ところがですよ、備中の製鉄の歴史研究(参考)によると平安時代には製鉄が盛んだった備中国ですが鉄鉱石は次第に枯渇し、11世紀以降は備前と備中南部の製鉄遺跡が見られないそうな。ということは兄弟が招聘された1558年頃はすでにこの地で製鉄は行われていなかったことになりますね。なのに兄弟は招聘された…。なんのために? いや〜、なんだか不自然ですよね。もしかして兄弟は作られた人物ではないかと、この著者は考えます。

では、なぜ千松兄弟の話は作られたのでしょうか。

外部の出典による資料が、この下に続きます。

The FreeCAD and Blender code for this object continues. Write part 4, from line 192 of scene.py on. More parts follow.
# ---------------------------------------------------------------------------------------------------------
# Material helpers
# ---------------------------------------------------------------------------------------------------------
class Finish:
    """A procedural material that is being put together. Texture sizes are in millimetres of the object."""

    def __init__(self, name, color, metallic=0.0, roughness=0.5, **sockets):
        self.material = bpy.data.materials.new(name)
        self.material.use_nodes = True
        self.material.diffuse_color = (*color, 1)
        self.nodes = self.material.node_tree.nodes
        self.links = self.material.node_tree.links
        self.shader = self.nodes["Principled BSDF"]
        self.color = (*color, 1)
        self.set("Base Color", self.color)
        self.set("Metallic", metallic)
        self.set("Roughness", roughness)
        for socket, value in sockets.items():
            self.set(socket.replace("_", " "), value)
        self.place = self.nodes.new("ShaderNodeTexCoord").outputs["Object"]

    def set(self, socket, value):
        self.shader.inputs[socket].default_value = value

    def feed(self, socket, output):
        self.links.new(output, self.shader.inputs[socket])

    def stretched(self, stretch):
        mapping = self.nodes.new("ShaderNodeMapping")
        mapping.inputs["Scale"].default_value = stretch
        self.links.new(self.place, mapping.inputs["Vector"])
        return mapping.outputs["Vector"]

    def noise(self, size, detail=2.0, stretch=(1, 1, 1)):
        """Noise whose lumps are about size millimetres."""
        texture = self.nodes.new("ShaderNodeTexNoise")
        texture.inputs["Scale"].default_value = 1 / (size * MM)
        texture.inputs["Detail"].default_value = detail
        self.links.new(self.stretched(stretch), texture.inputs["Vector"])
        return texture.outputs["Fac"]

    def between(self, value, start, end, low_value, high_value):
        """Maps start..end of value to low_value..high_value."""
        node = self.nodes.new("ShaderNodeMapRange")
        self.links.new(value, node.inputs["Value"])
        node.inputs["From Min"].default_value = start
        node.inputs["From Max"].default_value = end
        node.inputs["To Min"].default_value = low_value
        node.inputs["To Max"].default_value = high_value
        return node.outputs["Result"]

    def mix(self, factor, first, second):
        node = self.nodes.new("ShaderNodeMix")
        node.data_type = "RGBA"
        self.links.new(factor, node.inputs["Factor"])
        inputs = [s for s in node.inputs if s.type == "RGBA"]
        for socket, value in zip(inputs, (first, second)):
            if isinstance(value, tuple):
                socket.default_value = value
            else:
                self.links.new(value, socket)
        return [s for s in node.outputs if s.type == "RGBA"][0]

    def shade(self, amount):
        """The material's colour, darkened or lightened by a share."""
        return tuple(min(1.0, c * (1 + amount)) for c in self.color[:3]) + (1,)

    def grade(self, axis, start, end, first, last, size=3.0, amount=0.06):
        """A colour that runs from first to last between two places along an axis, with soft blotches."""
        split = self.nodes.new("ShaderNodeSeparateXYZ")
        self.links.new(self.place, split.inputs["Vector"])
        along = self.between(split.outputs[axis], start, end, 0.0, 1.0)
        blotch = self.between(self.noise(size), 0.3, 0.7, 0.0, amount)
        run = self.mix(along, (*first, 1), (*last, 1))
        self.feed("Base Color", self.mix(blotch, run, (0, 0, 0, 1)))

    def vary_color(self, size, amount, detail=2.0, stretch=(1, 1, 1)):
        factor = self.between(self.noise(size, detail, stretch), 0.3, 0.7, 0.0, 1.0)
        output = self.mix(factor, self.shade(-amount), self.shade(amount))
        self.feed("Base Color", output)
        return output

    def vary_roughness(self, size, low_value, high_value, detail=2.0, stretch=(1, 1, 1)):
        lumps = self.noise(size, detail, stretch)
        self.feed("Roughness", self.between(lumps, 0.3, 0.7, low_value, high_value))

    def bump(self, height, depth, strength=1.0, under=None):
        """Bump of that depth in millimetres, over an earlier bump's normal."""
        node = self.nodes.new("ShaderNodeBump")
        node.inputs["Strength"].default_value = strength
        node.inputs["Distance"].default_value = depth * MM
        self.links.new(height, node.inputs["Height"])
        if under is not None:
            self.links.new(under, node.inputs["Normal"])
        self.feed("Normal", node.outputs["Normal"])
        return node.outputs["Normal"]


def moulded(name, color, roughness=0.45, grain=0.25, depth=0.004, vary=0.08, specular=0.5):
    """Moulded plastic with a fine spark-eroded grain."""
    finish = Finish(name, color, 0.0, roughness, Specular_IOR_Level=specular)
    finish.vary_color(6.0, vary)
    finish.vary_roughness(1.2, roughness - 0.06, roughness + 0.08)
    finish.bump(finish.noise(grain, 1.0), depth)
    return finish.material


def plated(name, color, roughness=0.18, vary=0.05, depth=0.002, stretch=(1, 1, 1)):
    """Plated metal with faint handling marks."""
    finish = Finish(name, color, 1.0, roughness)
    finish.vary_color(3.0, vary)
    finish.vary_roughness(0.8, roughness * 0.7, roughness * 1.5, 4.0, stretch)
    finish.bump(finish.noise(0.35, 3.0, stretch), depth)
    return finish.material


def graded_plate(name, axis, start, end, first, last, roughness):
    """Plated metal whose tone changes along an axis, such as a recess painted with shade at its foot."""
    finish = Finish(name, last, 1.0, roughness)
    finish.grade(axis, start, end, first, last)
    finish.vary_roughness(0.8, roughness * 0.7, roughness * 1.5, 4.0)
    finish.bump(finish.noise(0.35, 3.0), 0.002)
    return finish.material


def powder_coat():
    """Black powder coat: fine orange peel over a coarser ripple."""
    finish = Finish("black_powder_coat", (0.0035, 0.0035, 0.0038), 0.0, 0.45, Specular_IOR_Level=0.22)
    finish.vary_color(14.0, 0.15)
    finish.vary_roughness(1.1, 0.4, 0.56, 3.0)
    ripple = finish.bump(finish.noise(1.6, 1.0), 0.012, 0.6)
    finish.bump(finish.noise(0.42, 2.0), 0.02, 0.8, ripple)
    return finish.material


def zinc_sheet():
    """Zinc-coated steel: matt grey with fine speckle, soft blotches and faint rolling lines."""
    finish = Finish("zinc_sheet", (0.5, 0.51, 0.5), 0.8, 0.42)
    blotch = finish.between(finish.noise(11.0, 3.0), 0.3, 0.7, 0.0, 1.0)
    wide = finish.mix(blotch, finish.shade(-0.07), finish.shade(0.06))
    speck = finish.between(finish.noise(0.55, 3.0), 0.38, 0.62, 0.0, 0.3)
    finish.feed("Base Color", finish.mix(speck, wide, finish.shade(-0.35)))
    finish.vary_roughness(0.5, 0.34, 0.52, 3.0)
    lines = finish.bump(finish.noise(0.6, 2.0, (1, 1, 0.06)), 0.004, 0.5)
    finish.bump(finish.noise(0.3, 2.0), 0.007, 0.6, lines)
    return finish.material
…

時代は下り、江戸時代になった1637年、九州で島原の乱が起こります。幕府はキリシタン勢力による乱に驚き制圧するのですが、仙台藩でもキリスト教徒の弾圧が1623年から始まります。そして1839年、大籠村で神父を匿っている住民がいるとの密告があり、神父は江戸に送られ火刑。それに伴い大籠村でも信仰を貫いた309人のキリシタンが殉教する悲劇が起きます。これが意味するのは大籠に製鉄技術とキリスト教を教えた者がいたということ。著者によれば、それは後藤寿庵と孫右衛門神父だそうな。

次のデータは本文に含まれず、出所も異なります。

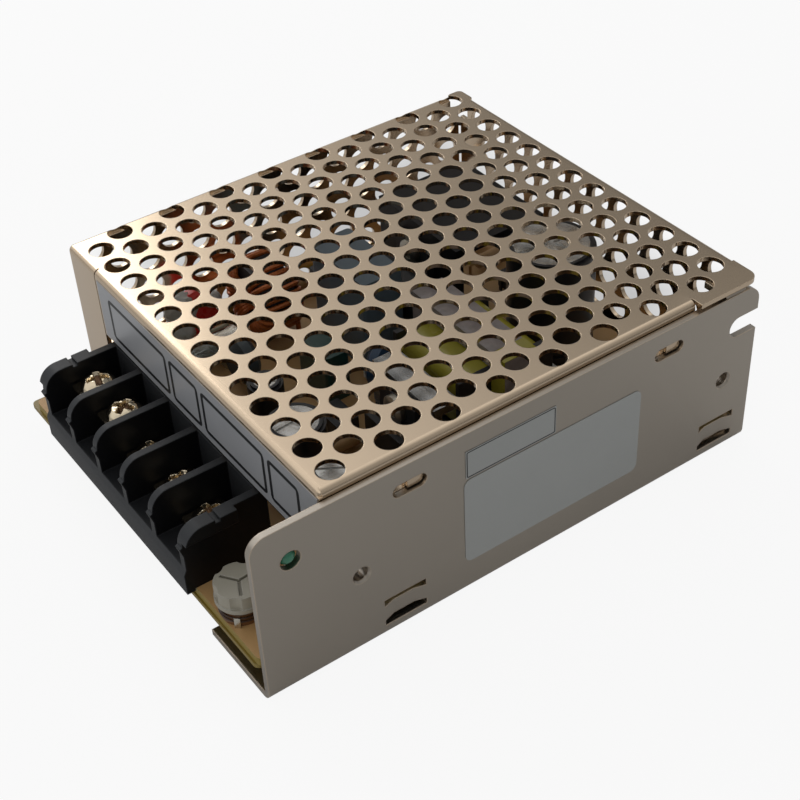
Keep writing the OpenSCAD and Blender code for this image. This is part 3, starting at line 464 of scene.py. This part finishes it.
# A screw's head: how high its crown stands over the seat, how far the crown falls to the rim and
# how late, and the steps of that curve.
HEAD_CROWN = 2.36
CROWN_FALL = 1.25
CROWN_POWER = 3.2
CROWN_STEPS = 20
SHANK = 1.5


def cross_head(s, seat, tip, wear):
    """A pan head screw with a driven cross recess, its middle on the axis and its seat at a height."""
    head, foot = s.head / MM, tip - seat
    crown = [
        (head * i / CROWN_STEPS, HEAD_CROWN - CROWN_FALL * (i / CROWN_STEPS) ** CROWN_POWER)
        for i in range(CROWN_STEPS)
    ]
    section = crown + [
        (head * 0.975, 1.05), (head, 0.8), (head, 0.25), (head * 0.97, 0.0), (1.62, 0.0), (SHANK, -0.15),
        (SHANK, foot + 0.7), (0.9, foot), (0.0, foot),
    ]
    shape = turned(section, steps=72)
    sunk = set()
    for vert in shape.verts:
        x, y, z = (c / MM for c in vert.co)
        if z < 0.9:
            continue
        along, across = max(abs(x), abs(y)), min(abs(x), abs(y))
        reach = max(0.0, 1 - (along / (s.arm / MM)) ** 4)
        wall = max(0.0, 1 - (across / (s.arm_width / MM)) ** 4)
        rub = noise.noise(Vector((x * 1.9, y * 1.9, wear)))
        deep = (s.depth / MM) * (1 - 0.45 * along / 2) * min(1.0, 2 * reach) * min(1.0, 1.6 * wall)
        vert.co.z -= (deep + 0.06 * rub) * MM
        if deep > 0.3:
            sunk.add(vert)
    # Faces deep in the recess take the second finish, which paints shade into it.
    for face in shape.faces:
        face.material_index = int(all(vert in sunk for vert in face.verts))
    return shape


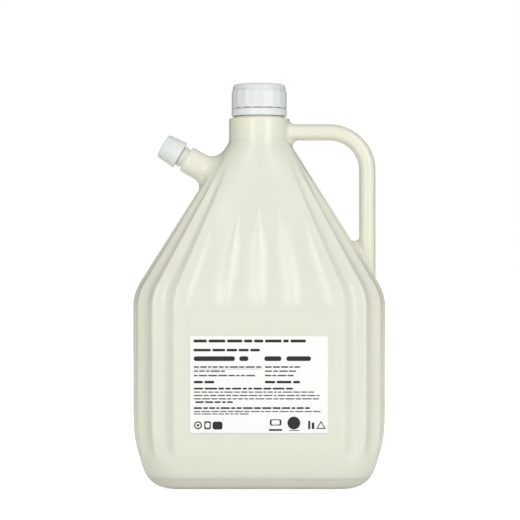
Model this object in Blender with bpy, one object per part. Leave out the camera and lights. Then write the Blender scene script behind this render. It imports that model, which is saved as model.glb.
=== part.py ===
"""A blow-moulded three-litre canister: fluted shoulder, side spout, hollow handle and two screw caps.

Metres, +Z up, the front panel faces -Y. The base stands on Z = 0 and the body is centred on X = Y = 0.
"""

import math

import bmesh
import bpy
import numpy as np
from mathutils import Matrix, Vector

MM = 0.001

# Body section, in millimetres
HALF_WIDTH = 90.5
HALF_DEPTH = 59.0
CORNER_R = 34.0
WALL = 1.5            # plastic thickness measured at the ridges
CONTENTS_GAP = 0.5    # contents stop this far short of the plastic
PANEL_RECESS = 1.0    # front and back label panels sit this far in

# Heights of the body's features
BASE_RECESS = 1.5
PANEL_Z = (34.0, 128.0)
SHOULDER_Z = (131.0, 147.0)
NECK_Z = 250.4
NECK_TOP_Z = 267.2
BODY_TOP_Z = 255.7
JOINT_GAP = 0.3       # gap between the solids that the one moulding is split into
FINISH_TOP_Z = 288.8
CONTENTS_TOP_Z = 226.0

# Neck and main closure radii
NECK_R = 21.9
NECK_FLARE = 0.5      # the shoulder starts to spread just under the neck
FINISH_R = 16.8
BEAD_R = 17.6
BORE_R = 14.6
CAP_R = 20.1
CAP_TOP_R = 19.2
CAP_BORE_R = 18.3
BAND_R = 20.15
CAP_Z = (274.5, 292.0)
BAND_Z = (268.7, 273.9)

# Side spout: measured along its own axis from the shoulder where the finish starts
SPOUT_SHOULDER = (-53.2, 0.0, 237.7)
SPOUT_TILT = 60.0     # degrees from +Z towards -X
SPOUT_R = 9.5
SPOUT_FINISH_R = 7.0
SPOUT_BEAD_R = 7.9
SPOUT_BORE_R = 5.2
SPOUT_TOP = 16.7
SPOUT_CAP_SPAN = (5.2, 19.6)
SPOUT_CAP_RIM_R = 10.35
SPOUT_CAP_END_R = 9.1

# Handle centre line and section
HANDLE_TOP_Z = 257.0
HANDLE_BEND_R = 27.9
HANDLE_BAR_X = 79.0
HANDLE_HALF = (5.9, 8.6)   # half thickness in the handle's plane, and half depth along Y
HANDLE_FOOT_Z = 146.0

# Label
LABEL_SIZE = (97.2, 68.4)
LABEL_Z = 76.2
LABEL_THICK = 0.3
LABEL_CORNER = 1.5

# Where the ridges between flutes cross the wall, as distance round a quarter from the front's middle
SIDE_LENGTH = HALF_WIDTH - CORNER_R + CORNER_R * math.pi / 2 + HALF_DEPTH - CORNER_R
RIDGES = (0.0, 23.9, 51.8, 59.4, 76.3, 93.1, 109.9, SIDE_LENGTH)
KINDS = ("front", "front", "strip", "corner", "corner", "corner", "side")
FLUTE_DEPTH = {"front": 1.3, "strip": 0.0, "corner": 2.2, "side": 1.4}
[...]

後藤寿庵(1577-1638)は陸奥国磐井郡藤沢城主、岩淵秀信の次男(又五郎)として誕生。1596年に長崎で洗礼を受け、寿庵と改名します。1612年、伊達家の家臣である後藤信康の義弟となり後藤姓になり、見分村(現在の岩手県奥州市水沢福原)を拝領。そして荒地を開墾しつつ西日本諸国を巡ったときに学んだ「けら押し法」による新しい製鉄技術を大籠の人たちに伝えたそうな。しかしキリスト教を信仰するのは良いが布教は止めよという伊達政宗の提言を断ったため、その後水沢の家を放火され1638年に亡くなりました。

孫右衛門神父は1615年にスペインから来日した人で、本名はフランシスコ・バラヤス。当時江戸幕府はキリシタン禁教政策をとっていたため、1621年、まだ禁教政策をとっていなかった仙台藩に逃れる。そこで寿庵と出会い、彼と共に人々に信じることや希望持つこと、そして愛することを伝えます。しかし上に書いたように1639年に捕えられ、江戸で火刑に処せられました。

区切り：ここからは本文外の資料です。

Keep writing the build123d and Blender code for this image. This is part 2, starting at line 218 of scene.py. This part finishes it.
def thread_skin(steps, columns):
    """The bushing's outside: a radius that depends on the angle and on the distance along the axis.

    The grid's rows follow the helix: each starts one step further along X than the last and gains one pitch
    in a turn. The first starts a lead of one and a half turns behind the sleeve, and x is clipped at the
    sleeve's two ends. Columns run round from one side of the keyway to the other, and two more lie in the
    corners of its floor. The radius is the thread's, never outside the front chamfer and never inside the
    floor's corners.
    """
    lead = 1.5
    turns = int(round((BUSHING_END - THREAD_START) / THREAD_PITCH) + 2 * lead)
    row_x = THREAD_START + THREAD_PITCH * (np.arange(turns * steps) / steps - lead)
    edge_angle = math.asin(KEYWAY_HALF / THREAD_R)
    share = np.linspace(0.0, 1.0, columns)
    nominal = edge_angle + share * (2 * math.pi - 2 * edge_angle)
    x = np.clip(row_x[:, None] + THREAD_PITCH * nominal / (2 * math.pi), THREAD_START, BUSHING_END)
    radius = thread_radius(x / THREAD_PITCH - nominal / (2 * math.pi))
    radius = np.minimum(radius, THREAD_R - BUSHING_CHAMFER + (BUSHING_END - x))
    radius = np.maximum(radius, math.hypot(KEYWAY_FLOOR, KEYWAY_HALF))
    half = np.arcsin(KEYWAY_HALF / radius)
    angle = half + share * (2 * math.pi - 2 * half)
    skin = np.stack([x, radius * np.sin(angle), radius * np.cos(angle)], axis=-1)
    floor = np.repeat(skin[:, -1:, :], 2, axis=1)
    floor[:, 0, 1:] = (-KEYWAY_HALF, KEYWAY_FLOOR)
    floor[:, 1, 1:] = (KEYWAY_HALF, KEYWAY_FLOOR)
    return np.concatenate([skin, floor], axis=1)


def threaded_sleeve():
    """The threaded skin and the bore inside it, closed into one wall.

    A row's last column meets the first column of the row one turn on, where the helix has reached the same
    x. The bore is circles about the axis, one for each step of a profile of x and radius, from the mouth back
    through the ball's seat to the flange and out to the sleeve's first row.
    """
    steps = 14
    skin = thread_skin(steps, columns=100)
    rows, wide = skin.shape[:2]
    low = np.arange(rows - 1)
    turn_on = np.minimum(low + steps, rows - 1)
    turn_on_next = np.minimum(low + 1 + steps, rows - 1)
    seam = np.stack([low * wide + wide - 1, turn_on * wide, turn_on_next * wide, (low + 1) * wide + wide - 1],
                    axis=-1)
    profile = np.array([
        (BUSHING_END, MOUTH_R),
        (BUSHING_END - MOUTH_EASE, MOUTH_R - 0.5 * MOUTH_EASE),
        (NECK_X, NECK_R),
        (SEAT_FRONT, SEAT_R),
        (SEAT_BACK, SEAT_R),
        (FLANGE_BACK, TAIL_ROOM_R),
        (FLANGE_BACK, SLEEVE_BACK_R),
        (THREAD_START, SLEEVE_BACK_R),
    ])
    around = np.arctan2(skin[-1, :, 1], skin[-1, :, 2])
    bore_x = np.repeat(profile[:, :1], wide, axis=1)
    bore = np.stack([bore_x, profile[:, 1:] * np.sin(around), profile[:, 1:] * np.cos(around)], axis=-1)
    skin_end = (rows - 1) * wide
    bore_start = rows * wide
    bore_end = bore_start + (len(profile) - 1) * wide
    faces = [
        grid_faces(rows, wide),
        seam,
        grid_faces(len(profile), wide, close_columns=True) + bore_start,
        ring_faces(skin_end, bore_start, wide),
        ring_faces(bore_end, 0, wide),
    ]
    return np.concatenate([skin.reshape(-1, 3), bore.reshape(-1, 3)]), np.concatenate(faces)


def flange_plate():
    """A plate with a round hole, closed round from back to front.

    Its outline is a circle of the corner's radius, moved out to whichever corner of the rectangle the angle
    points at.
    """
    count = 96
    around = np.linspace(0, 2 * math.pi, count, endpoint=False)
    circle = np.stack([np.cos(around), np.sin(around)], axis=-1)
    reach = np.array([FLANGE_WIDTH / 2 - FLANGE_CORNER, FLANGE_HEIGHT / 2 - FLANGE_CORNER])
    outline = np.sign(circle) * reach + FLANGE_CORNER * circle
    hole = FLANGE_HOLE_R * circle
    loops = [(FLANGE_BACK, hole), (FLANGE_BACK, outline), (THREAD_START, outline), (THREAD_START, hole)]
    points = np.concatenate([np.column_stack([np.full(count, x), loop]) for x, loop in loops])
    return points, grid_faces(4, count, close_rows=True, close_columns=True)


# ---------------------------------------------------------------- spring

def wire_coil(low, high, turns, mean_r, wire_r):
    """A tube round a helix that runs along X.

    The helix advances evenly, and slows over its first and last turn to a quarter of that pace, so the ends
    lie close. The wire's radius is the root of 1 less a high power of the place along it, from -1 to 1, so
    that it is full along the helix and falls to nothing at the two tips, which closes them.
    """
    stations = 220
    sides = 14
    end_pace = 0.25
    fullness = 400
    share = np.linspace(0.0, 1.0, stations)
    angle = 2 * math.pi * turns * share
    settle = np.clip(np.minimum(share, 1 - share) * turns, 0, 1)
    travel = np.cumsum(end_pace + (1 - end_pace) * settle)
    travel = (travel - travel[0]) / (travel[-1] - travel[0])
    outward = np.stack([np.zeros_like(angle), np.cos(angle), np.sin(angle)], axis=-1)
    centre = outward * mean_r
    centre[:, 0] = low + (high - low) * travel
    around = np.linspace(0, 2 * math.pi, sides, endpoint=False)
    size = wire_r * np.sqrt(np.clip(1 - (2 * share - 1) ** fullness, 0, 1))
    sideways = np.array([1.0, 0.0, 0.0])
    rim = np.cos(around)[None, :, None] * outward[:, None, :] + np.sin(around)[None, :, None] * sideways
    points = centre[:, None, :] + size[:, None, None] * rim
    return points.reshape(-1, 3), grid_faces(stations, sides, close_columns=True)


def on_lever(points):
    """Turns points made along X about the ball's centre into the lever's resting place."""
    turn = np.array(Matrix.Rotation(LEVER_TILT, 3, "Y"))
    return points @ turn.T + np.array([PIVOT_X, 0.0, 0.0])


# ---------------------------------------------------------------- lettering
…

で、なぜ千松兄弟の話が作られたのか。その理由としてこの著者は寿庵と孫右衛門神父は「厳しい禁教化において二人とも罪人として処罰されており、当時二人の実際の名を語ることは不可能なことでした。代わりに千松大八郎、小八郎という名前を使うことで、大籠の人たちは自分達が信じた信仰の素晴らしさを子孫に伝えたかったと考えられます」と結論づけています。

うーむ、「せんまつ湖」の由来からだいぶ脱線してしまいましたね。でも、これがきっかけになっていろいろと学ぶことができて良かったと思います。